As the United States has moved from energy systems oriented around wood to coal to oil to gas, the emerging fuel has never quashed its competitors, he said. But that’s implicitly what Democrats are seeking now.

“The big challenge of this is that in the history of American policy … different fuel industries do not try to drive each other out of business,” Sabin said.

“What they do instead is they fight for their share of the pie — their subsidies, their interests. And that’s been true of wind and solar, too,” he continued. That shows “how different the climate situation is from previous energy policy circumstances, because just expanding the pie and rebalancing the fuel mix is not sufficient,” he said.

Some of those differences with past laws, though, might offer an advantage to the “Inflation Reduction Act,” said Jack E. Davis, a professor of history at the University of Florida.

The Clean Water Act has directed some $650 billion over its lifetime toward cleaning waterways. That has come with huge benefits, Davis said, but it’s also given opponents a big number to latch onto.
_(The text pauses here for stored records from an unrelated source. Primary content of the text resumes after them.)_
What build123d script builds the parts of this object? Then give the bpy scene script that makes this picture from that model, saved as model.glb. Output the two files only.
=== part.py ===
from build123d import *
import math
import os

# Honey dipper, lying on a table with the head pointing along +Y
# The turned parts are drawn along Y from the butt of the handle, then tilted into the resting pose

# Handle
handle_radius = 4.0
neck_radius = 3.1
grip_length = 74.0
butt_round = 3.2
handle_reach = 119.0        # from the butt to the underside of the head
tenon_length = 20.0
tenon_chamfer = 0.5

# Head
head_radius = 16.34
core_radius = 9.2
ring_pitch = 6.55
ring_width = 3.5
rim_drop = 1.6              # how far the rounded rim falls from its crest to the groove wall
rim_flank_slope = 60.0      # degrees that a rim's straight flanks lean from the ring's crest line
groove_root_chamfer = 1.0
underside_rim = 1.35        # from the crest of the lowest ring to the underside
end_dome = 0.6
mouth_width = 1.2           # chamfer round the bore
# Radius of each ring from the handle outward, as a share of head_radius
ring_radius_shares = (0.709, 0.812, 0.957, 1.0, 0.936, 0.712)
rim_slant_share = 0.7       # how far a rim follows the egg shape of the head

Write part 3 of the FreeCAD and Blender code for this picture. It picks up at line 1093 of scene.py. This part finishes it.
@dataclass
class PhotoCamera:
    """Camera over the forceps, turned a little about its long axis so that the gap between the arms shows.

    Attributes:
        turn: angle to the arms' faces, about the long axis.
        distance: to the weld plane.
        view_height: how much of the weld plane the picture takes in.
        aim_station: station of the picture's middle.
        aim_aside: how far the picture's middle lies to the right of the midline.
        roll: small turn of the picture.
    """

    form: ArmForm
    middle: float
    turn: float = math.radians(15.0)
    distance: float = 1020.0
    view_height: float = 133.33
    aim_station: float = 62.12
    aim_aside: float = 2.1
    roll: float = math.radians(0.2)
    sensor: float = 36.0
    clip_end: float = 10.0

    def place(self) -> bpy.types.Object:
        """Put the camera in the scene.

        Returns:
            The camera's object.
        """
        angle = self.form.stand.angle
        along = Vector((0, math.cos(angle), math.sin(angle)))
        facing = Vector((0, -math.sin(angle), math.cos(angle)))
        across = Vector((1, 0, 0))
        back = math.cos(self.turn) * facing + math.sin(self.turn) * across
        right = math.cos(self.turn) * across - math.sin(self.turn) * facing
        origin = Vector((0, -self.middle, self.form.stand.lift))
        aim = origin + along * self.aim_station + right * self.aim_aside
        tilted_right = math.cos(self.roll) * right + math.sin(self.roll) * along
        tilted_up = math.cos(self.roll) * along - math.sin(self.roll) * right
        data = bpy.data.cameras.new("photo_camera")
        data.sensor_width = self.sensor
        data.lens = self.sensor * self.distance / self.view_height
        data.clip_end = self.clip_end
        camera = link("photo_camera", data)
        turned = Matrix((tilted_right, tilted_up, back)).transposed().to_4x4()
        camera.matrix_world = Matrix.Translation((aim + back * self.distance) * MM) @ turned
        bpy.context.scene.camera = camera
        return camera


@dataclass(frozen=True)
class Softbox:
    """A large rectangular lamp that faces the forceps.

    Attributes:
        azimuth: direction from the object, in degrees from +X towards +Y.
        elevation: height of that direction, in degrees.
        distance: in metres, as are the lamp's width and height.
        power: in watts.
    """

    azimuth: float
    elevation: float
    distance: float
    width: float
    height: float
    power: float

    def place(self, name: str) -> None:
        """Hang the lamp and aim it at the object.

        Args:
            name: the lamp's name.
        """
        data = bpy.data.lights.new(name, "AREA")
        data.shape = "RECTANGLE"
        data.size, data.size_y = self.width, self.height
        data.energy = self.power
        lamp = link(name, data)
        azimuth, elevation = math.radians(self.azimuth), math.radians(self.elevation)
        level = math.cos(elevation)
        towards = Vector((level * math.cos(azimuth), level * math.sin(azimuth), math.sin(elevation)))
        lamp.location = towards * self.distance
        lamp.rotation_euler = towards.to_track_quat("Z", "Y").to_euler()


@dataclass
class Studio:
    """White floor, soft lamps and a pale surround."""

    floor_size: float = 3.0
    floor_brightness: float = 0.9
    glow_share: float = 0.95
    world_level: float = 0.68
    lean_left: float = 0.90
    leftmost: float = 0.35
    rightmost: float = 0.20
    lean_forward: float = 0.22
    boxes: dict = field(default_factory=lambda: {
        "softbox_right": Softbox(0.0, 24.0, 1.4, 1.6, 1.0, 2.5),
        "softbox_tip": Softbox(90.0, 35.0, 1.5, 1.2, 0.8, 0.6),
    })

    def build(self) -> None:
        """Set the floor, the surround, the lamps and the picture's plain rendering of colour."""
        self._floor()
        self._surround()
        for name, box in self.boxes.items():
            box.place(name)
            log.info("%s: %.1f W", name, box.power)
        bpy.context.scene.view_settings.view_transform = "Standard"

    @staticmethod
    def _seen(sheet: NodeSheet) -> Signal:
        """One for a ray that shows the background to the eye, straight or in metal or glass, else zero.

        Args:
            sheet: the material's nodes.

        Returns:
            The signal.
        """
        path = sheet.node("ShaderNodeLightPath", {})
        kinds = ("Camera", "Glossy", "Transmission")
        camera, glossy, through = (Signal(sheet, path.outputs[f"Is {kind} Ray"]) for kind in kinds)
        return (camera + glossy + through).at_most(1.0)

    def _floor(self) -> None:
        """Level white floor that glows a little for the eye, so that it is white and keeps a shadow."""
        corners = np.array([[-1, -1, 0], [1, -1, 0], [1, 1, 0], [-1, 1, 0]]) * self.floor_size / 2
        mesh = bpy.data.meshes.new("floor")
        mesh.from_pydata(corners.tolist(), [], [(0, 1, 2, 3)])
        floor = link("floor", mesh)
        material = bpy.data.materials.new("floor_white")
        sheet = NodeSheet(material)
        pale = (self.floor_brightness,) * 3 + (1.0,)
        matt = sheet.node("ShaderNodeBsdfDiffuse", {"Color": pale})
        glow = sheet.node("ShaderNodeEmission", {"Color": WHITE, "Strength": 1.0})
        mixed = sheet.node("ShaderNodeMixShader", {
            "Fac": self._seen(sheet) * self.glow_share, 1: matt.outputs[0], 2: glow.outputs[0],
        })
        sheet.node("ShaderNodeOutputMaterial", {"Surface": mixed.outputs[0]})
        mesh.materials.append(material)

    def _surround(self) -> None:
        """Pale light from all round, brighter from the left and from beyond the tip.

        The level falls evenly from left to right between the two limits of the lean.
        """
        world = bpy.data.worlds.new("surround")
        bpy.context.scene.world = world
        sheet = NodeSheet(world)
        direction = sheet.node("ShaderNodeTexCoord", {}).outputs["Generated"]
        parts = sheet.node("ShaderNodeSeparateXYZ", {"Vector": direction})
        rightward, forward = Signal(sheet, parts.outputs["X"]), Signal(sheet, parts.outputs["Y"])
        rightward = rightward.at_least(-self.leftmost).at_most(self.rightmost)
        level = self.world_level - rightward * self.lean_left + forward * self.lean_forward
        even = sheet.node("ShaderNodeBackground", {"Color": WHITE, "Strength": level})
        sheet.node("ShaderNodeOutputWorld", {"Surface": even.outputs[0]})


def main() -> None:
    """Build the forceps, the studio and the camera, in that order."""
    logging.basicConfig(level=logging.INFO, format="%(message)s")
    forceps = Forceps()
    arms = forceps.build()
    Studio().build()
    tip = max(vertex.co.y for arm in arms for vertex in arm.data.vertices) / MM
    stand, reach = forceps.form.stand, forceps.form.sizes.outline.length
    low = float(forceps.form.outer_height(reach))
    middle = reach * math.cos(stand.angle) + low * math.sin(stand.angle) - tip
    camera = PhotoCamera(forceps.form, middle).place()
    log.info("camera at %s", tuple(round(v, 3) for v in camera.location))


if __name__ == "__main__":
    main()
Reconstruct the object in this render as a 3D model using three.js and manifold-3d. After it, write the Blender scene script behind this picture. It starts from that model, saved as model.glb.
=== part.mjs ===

Likewise, the Clean Air Act took decades before people noticed a change in the air.

Now, though, the economic benefits of climate action are in the foreground of the “Inflation Reduction Act,” he said. “I gotta hand it to Democrats for doing that with this bill,” he said.

But spending money isn’t the true metric of history, Davis added.

He pointed to the Comprehensive Everglades Restoration Project, which in 2000 set aside more than $8 billion for recovery of South Florida’s ecosystem.

“It was noted as a historic moment,” he said. “That plan has borne virtually no fruit.”

That was very different legislation, he added, “but you have to be cautious — as a historian, you don’t call something historic in the moment.”